Severe convective storms are the dominant threat: tornadoes, straight-line wind, and hail, typically peaking in spring but capable of hitting nearly any month. Tennessee's stretch of Dixie Alley is notable for nighttime and cold-season tornadoes, which are harder to warn for than the classic Great Plains spring twister. Hail from the same storm systems damages roofs across the state every year and is a major source of claims. Flash flooding after intense rainfall is a secondary but real risk, especially in hilly terrain where water moves fast.

What does a standard Tennessee home insurance policy not cover?

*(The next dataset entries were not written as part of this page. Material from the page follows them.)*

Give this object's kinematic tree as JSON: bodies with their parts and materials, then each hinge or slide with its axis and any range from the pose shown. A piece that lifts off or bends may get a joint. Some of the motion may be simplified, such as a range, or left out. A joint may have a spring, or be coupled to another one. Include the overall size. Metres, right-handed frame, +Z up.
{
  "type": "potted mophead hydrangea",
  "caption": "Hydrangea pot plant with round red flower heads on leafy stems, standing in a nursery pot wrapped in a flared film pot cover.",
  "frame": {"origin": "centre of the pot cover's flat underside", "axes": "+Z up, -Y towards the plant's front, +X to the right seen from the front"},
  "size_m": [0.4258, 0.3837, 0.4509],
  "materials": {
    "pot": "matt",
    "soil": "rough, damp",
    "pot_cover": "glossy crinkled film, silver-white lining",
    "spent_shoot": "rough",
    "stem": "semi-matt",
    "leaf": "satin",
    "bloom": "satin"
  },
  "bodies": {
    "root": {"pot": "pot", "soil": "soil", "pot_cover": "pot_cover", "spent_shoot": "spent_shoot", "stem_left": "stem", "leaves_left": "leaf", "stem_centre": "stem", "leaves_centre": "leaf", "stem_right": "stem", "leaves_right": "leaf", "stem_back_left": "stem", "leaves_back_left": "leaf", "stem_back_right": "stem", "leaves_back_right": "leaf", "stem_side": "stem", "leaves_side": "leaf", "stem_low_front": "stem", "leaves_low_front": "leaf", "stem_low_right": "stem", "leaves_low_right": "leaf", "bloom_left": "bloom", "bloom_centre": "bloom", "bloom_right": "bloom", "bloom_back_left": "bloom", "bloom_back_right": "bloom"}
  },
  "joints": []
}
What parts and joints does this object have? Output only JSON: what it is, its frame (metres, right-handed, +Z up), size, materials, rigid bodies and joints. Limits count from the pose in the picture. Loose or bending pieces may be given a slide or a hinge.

Flood and earthquake are excluded from every standard homeowners policy in Tennessee, exactly as they are nationwide. That matters more here than many homeowners realize: the state has real flash-flood exposure, and West Tennessee sits over part of the New Madrid seismic zone, one of the most active earthquake sources in the central US. Flood coverage requires a separate NFIP or private-market policy, and earthquake coverage is a separate endorsement or policy. Check with the Tennessee Department of Commerce and Insurance if you're unsure what your policy actually includes.

How do I lower my home insurance premium in Tennessee?

Bundle your home and auto with the same carrier, since multi-policy discounts are widely available and often the biggest single line-item saving. Raise your deductible if you can comfortably absorb a larger out-of-pocket cost. Invest in roof upgrades — impact-resistant shingles or a recent roof replacement often unlock meaningful discounts, especially given how much hail drives claims here. And shop three or more quotes every renewal; pricing spreads between insurers in Tennessee more than most homeowners assume.